European antitrust regulators have fined HSBC, Credit Suisse, Barclays and RBS a total of €344m for colluding to rig the global currency market, bringing to an end a long-running investigation.

Authorities in Brussels on Thursday levied the penalties on the banks after finding that their foreign-exchange traders had used online chat rooms, including one called Sterling Lads, to share information and sometimes co-ordinate trading strategies.

“Foreign exchange spot trading activities are one of the largest financial markets in the world,” said Margrethe Vestager, the EU’s competition commissioner. The collusive behaviour of the banks “undermined the integrity of the financial sector at the expense of the European economy and consumers.”

The settlement brings the total amount of fines handed down by Brussels over the scandal to €1.4bn since the investigation began.
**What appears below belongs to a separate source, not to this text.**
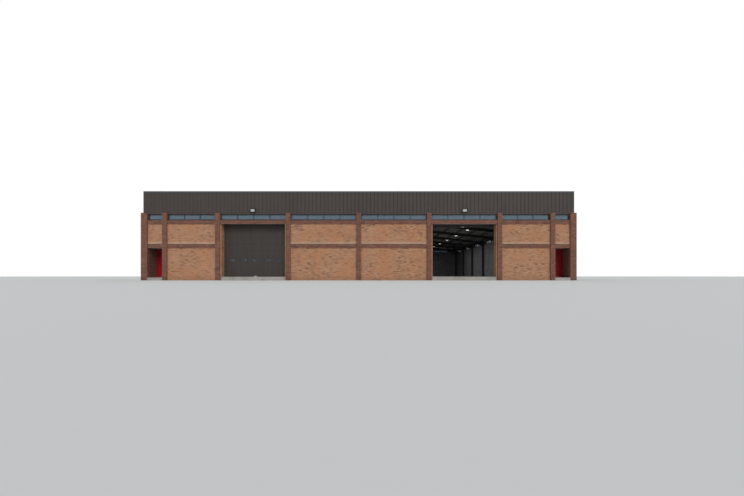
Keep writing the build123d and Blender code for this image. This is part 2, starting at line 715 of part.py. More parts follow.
knuckle_step = KNUCKLE_HEIGHT + KNUCKLE_GAP
with BuildPart() as frame_hinges:
    for sign in (-1, 1):
        for height in HINGE_HEIGHTS:
            for foot in (FLOOR_TOP + height - knuckle_step, FLOOR_TOP + height + knuckle_step):
                hinge_half(sign, 1, foot)
save(frame_hinges, "frame_hinges")

for door_name, sign in (("left", -1), ("right", 1)):
    leaf_middle = HALF_WIDTH + sign * (leaf_inner + leaf_outer) / 2
    leaf_half = (leaf_outer - leaf_inner) / 2
    with BuildPart() as leaf:
        leaf_plan = [(leaf_middle - leaf_half, leaf_middle + leaf_half, leaf_front, recess_back)]
        blocks(FRONT_SIDE.plane, leaf_plan, leaf_foot, leaf_head)
        for height in HINGE_HEIGHTS:
            hinge_half(sign, -1, FLOOR_TOP + height)
    save(leaf, f"{door_name}_entrance_door")

    # Lever handles: a back plate and a cranked bar on each face, near the free edge
    grip_x = leaf_middle - sign * (leaf_half - HANDLE_EDGE)
    plate_width, plate_height, plate_thickness = HANDLE_PLATE
    bar_length, bar_height, bar_thickness = HANDLE_BAR
    with BuildPart() as handles:
        for face, out in ((leaf_front, -1), (recess_back, 1)):
            with BuildSketch(FRONT_SIDE.plane.offset(handle_z - plate_height / 2)) as plate:
                with Locations((grip_x, face + out * plate_thickness / 2)):
                    Rectangle(plate_width, plate_thickness)
            extrude(plate.sketch, amount=plate_height)
            reach = plate_thickness + HANDLE_STANDOFF + bar_thickness
            with BuildSketch(FRONT_SIDE.plane.offset(handle_z - bar_height / 2)) as bar:
                with Locations((grip_x, face + out * reach / 2)):
                    Rectangle(bar_height, reach)
                bar_x = grip_x + sign * (bar_length - bar_height) / 2
                with Locations((bar_x, face + out * (reach - bar_thickness / 2))):
                    Rectangle(bar_length, bar_thickness)
            extrude(bar.sketch, amount=bar_height)
    save(handles, f"{door_name}_door_handles")

# Sectional doors: sections follow the track, upright behind the doorway and flat under the roof.
# Their hinges lie on the inner face, so the joints open outward in the bend.
curtain_y = JAMB_REACH + CURTAIN_CLEARANCE + SECTION_THICKNESS
bend_foot = DOOR_HEAD + TRACK_RISE
quarter = TRACK_BEND * math.pi / 2
curtain_height = DOOR_HEAD + HEAD_LAP - FLOOR_TOP - FLOOR_SEAL_GAP
section_height = curtain_height / SECTION_COUNT
curtain_half = doorway_half + CURTAIN_LAP


def track_point(travel):
    """Depth and height of the track's centre line, by the travel from the floor."""
    upright_run = bend_foot - FLOOR_TOP
    if travel <= upright_run:
        return curtain_y, FLOOR_TOP + travel
    turned = min(travel - upright_run, quarter) / TRACK_BEND
    y = curtain_y + TRACK_BEND * (1 - math.cos(turned))
    z = bend_foot + TRACK_BEND * math.sin(turned)
    return y + max(0.0, travel - upright_run - quarter), z


def next_travel(travel):
    """Travel of the hinge line one section further on, found by halving."""
    near, far = travel, travel + 2 * section_height
    y0, z0 = track_point(travel)
    for _ in range(50):
        middle = (near + far) / 2
        y1, z1 = track_point(middle)
        if math.hypot(y1 - y0, z1 - z0) < section_height:
            near = middle
        else:
            far = middle
    return (near + far) / 2


def section_planes(first_travel):
    """One plane for each section: x along the door, y up the section, z outward."""
    planes = []
    travel = first_travel
    for _ in range(SECTION_COUNT):
        following = next_travel(travel)
        y0, z0 = track_point(travel)
        y1, z1 = track_point(following)
        outward = (0, -(z1 - z0), y1 - y0)
        planes.append(
            Plane(
                origin=(0, FRONT + (y0 + y1) / 2, (z0 + z1) / 2), x_dir=(1, 0, 0), z_dir=outward
            )
        )
        travel = following
    return planes


pane_row = [(n - (PANE_COUNT - 1) / 2) * PANE_PITCH for n in range(PANE_COUNT)]
closed_travel = FLOOR_SEAL_GAP
raised_travel = DOOR_HEAD - RAISED_DROP - FLOOR_TOP
for door_name, centre, first_travel in (
    ("left", -doorway_centre, closed_travel),
    ("right", doorway_centre, raised_travel),
):
    planes = section_planes(first_travel)
    with BuildPart() as sections:
        for number, plane in enumerate(planes):
            with BuildSketch(plane) as section:
                with Locations((centre, 0)):
                    Rectangle(2 * curtain_half, section_height - SECTION_GAP)
                if number == PANE_SECTION:
                    with Locations(*[(centre + x, 0) for x in pane_row]):
                        Rectangle(PANE_WIDTH, PANE_HEIGHT, mode=Mode.SUBTRACT)
            extrude(section.sketch, amount=SECTION_THICKNESS)
    save(sections, f"{door_name}_door_sections")

with BuildPart() as door_panes:
    for centre, first_travel in ((-doorway_centre, closed_travel), (doorway_centre, raised_travel)):
        middle_plane = section_planes(first_travel)[PANE_SECTION].offset(SECTION_THICKNESS / 2)
        with BuildSketch(middle_plane) as row:
            with Locations(*[(centre + x, 0) for x in pane_row]):
                Rectangle(PANE_WIDTH, PANE_HEIGHT)
        extrude(row.sketch, amount=PANE_THICKNESS / 2, both=True)
save(door_panes, "door_panes")

# Door tracks: channels up the jambs, then a bend and a run under the roof
track_x = curtain_half + TRACK_CLEARANCE + TRACK_WIDTH / 2
track_lines = [(s * doorway_centre - track_x, 1) for s in (-1, 1)]
track_lines += [(s * doorway_centre + track_x, -1) for s in (-1, 1)]
track_half = TRACK_DEPTH / 2
with BuildPart() as door_uprights:
    for x, inward in track_lines:
        outer_x = HALF_WIDTH + x - inward * TRACK_WIDTH / 2
        web_x = sorted((outer_x, outer_x + inward * TRACK_WALL))
        flange_x = sorted((outer_x, outer_x + inward * TRACK_WIDTH))
        channel = [
            (*web_x, JAMB_REACH, curtain_y + track_half),
            (*flange_x, curtain_y - track_half, curtain_y - track_half + TRACK_WALL),
            (*flange_x, curtain_y + track_half - TRACK_WALL, curtain_y + track_half),
        ]
        blocks(FRONT_SIDE.plane, channel, FLOOR_TOP, bend_foot - TRACK_JOINT)
save(door_uprights, "door_uprights")

run_end = FRAME_LINES[1] + TRACK_TAIL
bend_centre_y = curtain_y + TRACK_BEND


def run_outline(half_depth):
    """Draw in the open sketch the band of the bend and run, half_depth either side of its line."""
    turns = [n * math.pi / 2 / BEND_FACETS for n in range(BEND_FACETS + 1)]
    edges = []
    for radius in (TRACK_BEND + half_depth, TRACK_BEND - half_depth):
        bend = [
            (FRONT + bend_centre_y - radius * math.cos(a), bend_foot + radius * math.sin(a))
            for a in turns
        ]
        edges.append(bend + [(FRONT + run_end, bend_foot + radius)])
    outer, inner = edges
    with BuildLine() as band:
        Polyline(*outer, *reversed(inner), close=True)
    make_face(band.edges())


with BuildPart() as door_runs:
    for x, inward in track_lines:
        outer_plane = Plane.YZ.offset(x - inward * TRACK_WIDTH / 2)
        with BuildSketch(outer_plane) as web:
            run_outline(track_half)
        extrude(web.sketch, amount=inward * TRACK_WALL)
        with BuildSketch(outer_plane) as flanges:
            run_outline(track_half)
            with BuildSketch(mode=Mode.PRIVATE) as hollow:
                run_outline(track_half - TRACK_WALL)
            add(hollow.sketch, mode=Mode.SUBTRACT)
        extrude(flanges.sketch, amount=inward * TRACK_WIDTH)
save(door_runs, "door_runs")

# Brackets of the doors: hangers from the rafters, and end plates on the jambs for the shaft
run_top = bend_foot + TRACK_BEND + track_half
shaft_z = DOOR_HEAD + SHAFT_RISE
plate_back = SHAFT_DEPTH + PLATE_SIZE / 2
with BuildPart() as door_brackets:
    for x, inward in track_lines:
        head = min(rafter_foot(abs(x) - TRACK_WIDTH / 2), rafter_foot(abs(x) + TRACK_WIDTH / 2))
        edges = (HALF_WIDTH + x - TRACK_WIDTH / 2, HALF_WIDTH + x + TRACK_WIDTH / 2)
        strap = (*edges, FRAME_LINES[1], FRAME_LINES[1] + HANGER_THICKNESS)
        blocks(FRONT_SIDE.plane, [strap], run_top, head)
        plate_x = HALF_WIDTH + x - inward * (TRACK_WIDTH / 2 + PLATE_THICKNESS)
        plate_edges = sorted((plate_x, plate_x - inward * PLATE_THICKNESS))
        end_plate = (*plate_edges, JAMB_REACH - PLATE_SEAT, plate_back)
        blocks(FRONT_SIDE.plane, [end_plate], DOOR_HEAD, shaft_z + PLATE_SIZE / 2)
save(door_brackets, "door_brackets")

# Lifting shafts: a shaft between the end plates with two cable drums and two springs
shaft_half = track_x + TRACK_WIDTH / 2 + PLATE_THICKNESS
with BuildPart() as door_shafts:
    for centre in (-doorway_centre, doorway_centre):
        drum_edge = shaft_half - DRUM_INSET
        stages = [(-shaft_half, shaft_half, SHAFT_DIAMETER)]
        for side_sign in (-1, 1):
            stages.append((side_sign * drum_edge, side_sign * (drum_edge - DRUM_WIDTH), DRUM_DIAMETER))
            spring_start = side_sign * SPRING_START
            spring_end = side_sign * (SPRING_START + SPRING_LENGTH)
            stages.append((spring_start, spring_end, SPRING_DIAMETER))
        for start, end, diameter in stages:
            near = min(start, end)
            with BuildSketch(Plane.YZ.offset(centre + near)) as round_face:
                with Locations((FRONT + SHAFT_DEPTH, shaft_z)):
                    RegularPolygon(diameter / 2, ROUND_SIDES)
            extrude(round_face.sketch, amount=abs(end - start))
save(door_shafts, "door_shafts")

# Floodlights over the vehicle doorways: a rimmed housing that tapers behind, in a stirrup
tilt = math.radians(LAMP_TILT)
lamp_y = -LAMP_REACH + math.sin(tilt) * LAMP_HEIGHT / 2
lamp_z = WINDOW_HEAD + LAMP_RISE
lamp_planes = [
    Plane(
        origin=(centre, FRONT + lamp_y, lamp_z),
        x_dir=(1, 0, 0),
        z_dir=(0, -math.cos(tilt), -math.sin(tilt)),
    )
    for centre in (-doorway_centre, doorway_centre)
]
with BuildPart() as floodlights:
    with BuildSketch(*lamp_planes):
        Rectangle(LAMP_WIDTH, LAMP_HEIGHT)
    extrude(amount=-LAMP_RIM_DEPTH)
    with BuildSketch(*[plane.offset(-LAMP_RIM_DEPTH) for plane in lamp_planes]):
        Rectangle(LAMP_WIDTH, LAMP_HEIGHT)
    extrude(amount=-(LAMP_THICKNESS - LAMP_RIM_DEPTH), taper=LAMP_TAPER)
    with BuildSketch(*lamp_planes):
        Rectangle(LAMP_WIDTH - 2 * LAMP_RIM, LAMP_HEIGHT - 2 * LAMP_RIM)
    extrude(amount=-LAMP_PANE, mode=Mode.SUBTRACT)
save(floodlights, "floodlights")

with BuildPart() as floodlight_panes:
    with BuildSketch(*lamp_planes):
        Rectangle(LAMP_WIDTH - 2 * LAMP_RIM, LAMP_HEIGHT - 2 * LAMP_RIM)
    extrude(amount=-LAMP_PANE)
save(floodlight_panes, "floodlight_panes")

with BuildPart() as floodlight_brackets:
    arm = LAMP_WIDTH / 2 + BRACKET_THICKNESS
    for centre in (-doorway_centre, doorway_centre):
        middle = HALF_WIDTH + centre
        stirrup = [
            (middle - arm, middle + arm, CLADDING_RECESS - BRACKET_THICKNESS, CLADDING_RECESS),
            (middle - arm, middle - LAMP_WIDTH / 2, lamp_y, CLADDING_RECESS),
            (middle + LAMP_WIDTH / 2, middle + arm, lamp_y, CLADDING_RECESS),
        ]
        foot = lamp_z - BRACKET_WIDTH / 2
        blocks(FRONT_SIDE.plane, stirrup, foot, foot + BRACKET_WIDTH)
save(floodlight_brackets, "floodlight_brackets")

# High-bay lights: four rows of bells hung under the purlins, beside each inner frame
light_x = purlin_offsets[BAY_LIGHT_PURLIN]
light_rows = [light_x, 2 * ridge_x - light_x]
light_lines = [y + BAY_LIGHT_SHIFT for y in FRAME_LINES[1:-1]]
bell_run = (BAY_LIGHT_DIAMETER - BAY_LIGHT_NECK) / 2
bell_taper = math.degrees(math.atan2(bell_run * math.cos(math.pi / BAY_LIGHT_SIDES), BAY_LIGHT_HEIGHT))
with BuildPart() as bay_lights:
    for x in light_rows:
        purlin_edges = (x - PURLIN_THICKNESS / 2, x + PURLIN_FLANGE)
        bell_top = min(rafter_top(edge) for edge in purlin_edges) - BAY_LIGHT_SEAT_GAP
        bell_foot = bell_top - BAY_LIGHT_HEIGHT
        with BuildSketch(FRONT_SIDE.plane.offset(bell_foot)):
            with Locations(*[(HALF_WIDTH + s * x, y) for s in (-1, 1) for y in light_lines]):
                RegularPolygon(BAY_LIGHT_DIAMETER / 2, BAY_LIGHT_SIDES)
        extrude(amount=BAY_LIGHT_HEIGHT, taper=bell_taper)
save(bay_lights, "bay_lights")
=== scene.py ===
"""Looks of the industrial warehouse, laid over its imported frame.

Every new piece is a surface worked out as whole arrays. Four formulas make nearly all of them:
boxes: a corner table of 8 signs times half sizes, added to the box centres, gives all the corners at once;
bars: the four corners of a section, carried straight from one end to the other;
turned forms: radius r(t) and place s(t) of a profile, carried round an axis as (r cos a, r sin a, s);
ribbed sheets: a plan outline carried from one level to another as straight faces.
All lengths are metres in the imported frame: X along the front, Y into the building, Z up.
"""
import math

import bmesh
import bpy
import numpy as np
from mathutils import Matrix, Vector


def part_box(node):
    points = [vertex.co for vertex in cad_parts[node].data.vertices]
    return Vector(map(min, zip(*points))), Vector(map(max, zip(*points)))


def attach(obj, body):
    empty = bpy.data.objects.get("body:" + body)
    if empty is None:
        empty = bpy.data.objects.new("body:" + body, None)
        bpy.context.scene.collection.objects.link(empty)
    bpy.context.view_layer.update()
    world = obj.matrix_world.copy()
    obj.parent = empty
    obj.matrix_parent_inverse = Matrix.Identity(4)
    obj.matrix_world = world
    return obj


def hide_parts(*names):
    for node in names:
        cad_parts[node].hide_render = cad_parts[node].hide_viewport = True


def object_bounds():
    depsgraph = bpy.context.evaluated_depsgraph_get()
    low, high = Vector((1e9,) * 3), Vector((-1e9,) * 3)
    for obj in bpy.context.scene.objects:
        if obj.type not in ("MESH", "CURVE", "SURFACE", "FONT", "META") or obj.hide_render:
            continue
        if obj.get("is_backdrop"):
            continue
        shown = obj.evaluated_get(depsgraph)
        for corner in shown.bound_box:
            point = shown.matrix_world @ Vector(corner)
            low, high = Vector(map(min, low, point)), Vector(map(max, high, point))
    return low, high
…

Authorities imposed a collective fine of €261m on Barclays, RBS and HSBC, a figure reduced because the banks co-operated with the investigation. Credit Suisse was fined €83m, missing out on any reduction because the European Commission said it did not co-operate.
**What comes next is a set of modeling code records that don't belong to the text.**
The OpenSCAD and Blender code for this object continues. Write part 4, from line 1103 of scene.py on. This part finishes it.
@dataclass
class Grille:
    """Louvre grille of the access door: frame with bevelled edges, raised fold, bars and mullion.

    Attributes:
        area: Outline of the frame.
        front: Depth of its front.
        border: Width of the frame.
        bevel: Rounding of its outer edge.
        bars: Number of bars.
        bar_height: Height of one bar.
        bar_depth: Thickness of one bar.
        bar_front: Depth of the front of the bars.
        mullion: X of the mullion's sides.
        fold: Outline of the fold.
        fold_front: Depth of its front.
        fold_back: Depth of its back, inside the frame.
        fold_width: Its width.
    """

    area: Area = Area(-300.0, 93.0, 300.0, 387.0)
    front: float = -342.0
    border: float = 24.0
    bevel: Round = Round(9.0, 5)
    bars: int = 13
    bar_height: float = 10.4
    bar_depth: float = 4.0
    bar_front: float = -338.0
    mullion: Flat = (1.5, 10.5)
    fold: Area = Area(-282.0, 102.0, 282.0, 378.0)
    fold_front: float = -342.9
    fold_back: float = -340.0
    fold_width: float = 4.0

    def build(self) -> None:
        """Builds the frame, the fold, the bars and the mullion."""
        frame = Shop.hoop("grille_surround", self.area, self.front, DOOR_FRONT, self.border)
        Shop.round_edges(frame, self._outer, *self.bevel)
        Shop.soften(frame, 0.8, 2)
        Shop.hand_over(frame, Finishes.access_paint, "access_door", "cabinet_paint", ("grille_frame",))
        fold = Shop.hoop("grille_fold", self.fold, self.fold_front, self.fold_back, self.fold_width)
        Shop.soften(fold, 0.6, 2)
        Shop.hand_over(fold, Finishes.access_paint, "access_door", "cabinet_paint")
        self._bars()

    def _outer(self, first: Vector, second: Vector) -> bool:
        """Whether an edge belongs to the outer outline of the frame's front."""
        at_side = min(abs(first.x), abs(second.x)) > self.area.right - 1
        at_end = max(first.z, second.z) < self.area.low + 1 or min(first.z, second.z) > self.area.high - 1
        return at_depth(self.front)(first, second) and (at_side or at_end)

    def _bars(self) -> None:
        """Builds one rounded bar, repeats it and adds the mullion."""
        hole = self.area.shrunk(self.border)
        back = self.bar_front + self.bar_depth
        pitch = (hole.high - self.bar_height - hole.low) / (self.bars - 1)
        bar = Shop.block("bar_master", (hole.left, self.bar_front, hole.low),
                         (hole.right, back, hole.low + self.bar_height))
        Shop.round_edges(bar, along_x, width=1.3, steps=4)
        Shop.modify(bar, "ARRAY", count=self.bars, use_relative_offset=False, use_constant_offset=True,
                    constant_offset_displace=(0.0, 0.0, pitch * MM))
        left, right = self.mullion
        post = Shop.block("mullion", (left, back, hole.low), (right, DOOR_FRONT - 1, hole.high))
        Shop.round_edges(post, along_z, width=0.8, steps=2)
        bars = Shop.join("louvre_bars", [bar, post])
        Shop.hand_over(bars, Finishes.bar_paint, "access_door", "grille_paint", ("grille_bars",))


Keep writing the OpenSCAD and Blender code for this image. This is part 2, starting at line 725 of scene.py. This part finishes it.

However, EU regulators said they did shave 4 per cent of the penalty because the bank “is not held liable for all aspects of the case”. Authorities also settled with UBS, which was spared a €94m fine for first revealing the existence of the cartels.

The third and final investigation by regulators found that traders had used the Sterling Lads professional chatroom to share sensitive information and trading plans “and occasionally co-ordinated their trading strategies”.

The existence of the chatroom allowed some traders to “stand down”, whereby they would temporarily withdraw from the market to avoid interfering with another trader, the commission said.

Authorities settled their first two investigations into the currency market in May 2019 for €1.1bn with fourteen banks. The total fines are smaller than those Brussels levied after its probe into the manipulation of the Libor market.

In a statement, RBS parent company NatWest said it was “pleased to have reached the settlement”. UBS said: “We are pleased the matter is resolved.” HSBC, Credit Suisse and Barclays declined to comment.